··· Records supplied ···

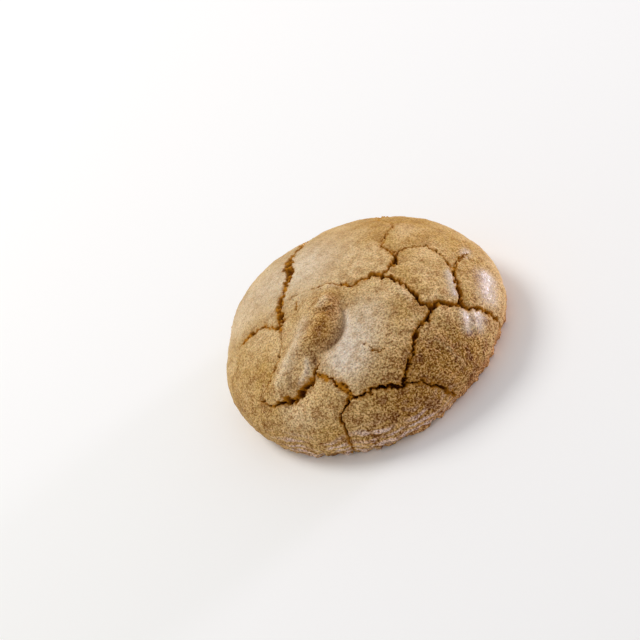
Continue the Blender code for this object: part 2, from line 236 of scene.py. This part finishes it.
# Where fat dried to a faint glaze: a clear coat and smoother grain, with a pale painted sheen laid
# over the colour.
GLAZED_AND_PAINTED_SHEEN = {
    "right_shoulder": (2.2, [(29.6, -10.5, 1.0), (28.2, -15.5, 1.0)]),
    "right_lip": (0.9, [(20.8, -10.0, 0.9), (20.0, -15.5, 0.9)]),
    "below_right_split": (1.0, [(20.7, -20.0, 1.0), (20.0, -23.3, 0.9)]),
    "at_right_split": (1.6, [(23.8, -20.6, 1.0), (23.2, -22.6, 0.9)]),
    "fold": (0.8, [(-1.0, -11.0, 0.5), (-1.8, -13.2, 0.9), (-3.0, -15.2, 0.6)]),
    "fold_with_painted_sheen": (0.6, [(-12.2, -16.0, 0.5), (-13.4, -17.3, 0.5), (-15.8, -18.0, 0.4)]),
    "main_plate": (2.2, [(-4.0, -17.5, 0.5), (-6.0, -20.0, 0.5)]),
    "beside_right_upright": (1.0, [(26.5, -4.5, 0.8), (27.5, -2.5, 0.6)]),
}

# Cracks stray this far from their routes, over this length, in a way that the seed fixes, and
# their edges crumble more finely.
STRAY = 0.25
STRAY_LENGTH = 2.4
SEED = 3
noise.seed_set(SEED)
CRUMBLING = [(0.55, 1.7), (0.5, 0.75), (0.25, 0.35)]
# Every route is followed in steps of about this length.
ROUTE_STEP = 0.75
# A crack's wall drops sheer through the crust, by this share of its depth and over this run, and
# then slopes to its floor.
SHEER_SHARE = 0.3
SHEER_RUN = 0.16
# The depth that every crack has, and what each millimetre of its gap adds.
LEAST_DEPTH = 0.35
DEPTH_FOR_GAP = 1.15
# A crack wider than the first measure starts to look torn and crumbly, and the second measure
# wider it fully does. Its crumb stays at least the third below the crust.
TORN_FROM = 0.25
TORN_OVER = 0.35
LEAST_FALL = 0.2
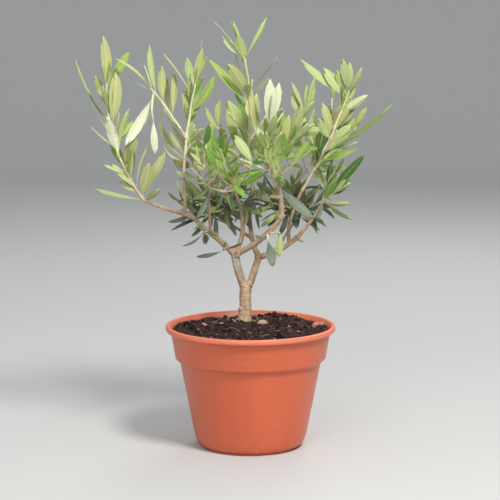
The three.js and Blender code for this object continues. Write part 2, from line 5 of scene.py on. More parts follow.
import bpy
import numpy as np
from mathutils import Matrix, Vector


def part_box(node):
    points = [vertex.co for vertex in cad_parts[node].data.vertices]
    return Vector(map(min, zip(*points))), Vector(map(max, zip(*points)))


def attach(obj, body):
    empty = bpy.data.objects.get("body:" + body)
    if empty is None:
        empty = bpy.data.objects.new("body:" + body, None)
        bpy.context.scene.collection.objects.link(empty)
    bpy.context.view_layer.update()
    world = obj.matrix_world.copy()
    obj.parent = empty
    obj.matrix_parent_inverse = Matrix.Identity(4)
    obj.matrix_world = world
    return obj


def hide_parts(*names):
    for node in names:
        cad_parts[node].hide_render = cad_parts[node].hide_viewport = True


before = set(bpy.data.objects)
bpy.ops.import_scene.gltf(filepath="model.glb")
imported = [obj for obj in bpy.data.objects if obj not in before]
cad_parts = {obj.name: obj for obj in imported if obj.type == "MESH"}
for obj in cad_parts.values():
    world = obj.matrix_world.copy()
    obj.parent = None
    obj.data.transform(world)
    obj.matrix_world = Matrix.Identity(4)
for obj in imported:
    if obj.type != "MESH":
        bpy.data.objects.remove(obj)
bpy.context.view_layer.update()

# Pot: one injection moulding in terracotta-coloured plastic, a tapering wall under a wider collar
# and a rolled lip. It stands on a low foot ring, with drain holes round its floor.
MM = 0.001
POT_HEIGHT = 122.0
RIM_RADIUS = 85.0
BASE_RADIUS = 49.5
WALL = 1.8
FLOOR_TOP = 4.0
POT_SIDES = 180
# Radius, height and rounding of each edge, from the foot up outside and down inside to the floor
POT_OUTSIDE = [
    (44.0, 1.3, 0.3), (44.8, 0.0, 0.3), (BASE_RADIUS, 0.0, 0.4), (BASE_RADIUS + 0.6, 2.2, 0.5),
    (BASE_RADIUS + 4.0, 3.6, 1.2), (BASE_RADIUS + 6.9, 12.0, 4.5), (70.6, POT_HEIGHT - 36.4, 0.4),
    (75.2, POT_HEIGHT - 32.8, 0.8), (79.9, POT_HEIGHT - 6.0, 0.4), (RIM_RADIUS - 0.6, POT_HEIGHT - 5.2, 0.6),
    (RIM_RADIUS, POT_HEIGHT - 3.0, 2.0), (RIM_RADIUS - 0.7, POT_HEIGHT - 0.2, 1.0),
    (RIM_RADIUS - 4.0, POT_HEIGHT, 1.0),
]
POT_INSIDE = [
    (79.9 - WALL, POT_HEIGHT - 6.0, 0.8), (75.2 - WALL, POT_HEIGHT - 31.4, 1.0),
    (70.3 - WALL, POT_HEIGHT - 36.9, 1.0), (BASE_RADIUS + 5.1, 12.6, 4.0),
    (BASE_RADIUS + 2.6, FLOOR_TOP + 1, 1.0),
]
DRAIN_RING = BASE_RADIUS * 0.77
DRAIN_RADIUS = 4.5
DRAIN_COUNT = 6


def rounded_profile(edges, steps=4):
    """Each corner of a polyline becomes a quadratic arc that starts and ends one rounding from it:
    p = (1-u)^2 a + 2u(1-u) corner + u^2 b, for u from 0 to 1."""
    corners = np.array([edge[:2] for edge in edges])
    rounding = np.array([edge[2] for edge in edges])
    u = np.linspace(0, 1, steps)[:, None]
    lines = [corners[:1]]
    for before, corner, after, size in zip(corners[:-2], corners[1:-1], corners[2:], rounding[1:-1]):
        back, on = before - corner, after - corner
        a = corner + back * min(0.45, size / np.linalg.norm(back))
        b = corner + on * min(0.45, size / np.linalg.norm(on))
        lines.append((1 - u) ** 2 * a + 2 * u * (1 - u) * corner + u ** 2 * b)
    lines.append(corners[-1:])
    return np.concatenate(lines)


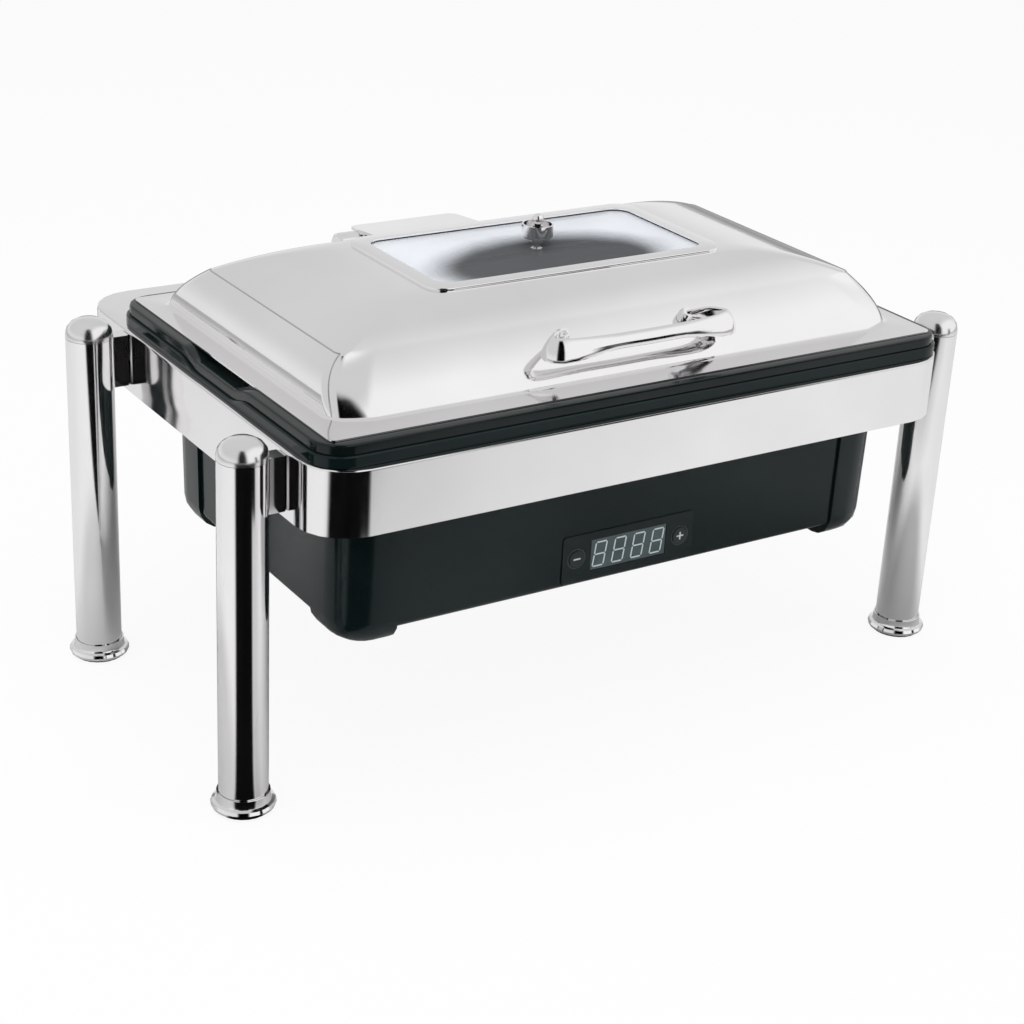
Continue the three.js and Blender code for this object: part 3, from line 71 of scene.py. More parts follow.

···

§ Exercise description
Using the data above, transcribe the lines that run from the line with "The three.js and Blender code for this object continues." to the line with "if empty is", both ends kept, and output nothing else.

§ Problem solution
The three.js and Blender code for this object continues. Write part 2, from line 5 of scene.py on. More parts follow.
import bpy
import numpy as np
from mathutils import Matrix, Vector


def part_box(node):
    points = [vertex.co for vertex in cad_parts[node].data.vertices]
    return Vector(map(min, zip(*points))), Vector(map(max, zip(*points)))


def attach(obj, body):
    empty = bpy.data.objects.get("body:" + body)
    if empty is None:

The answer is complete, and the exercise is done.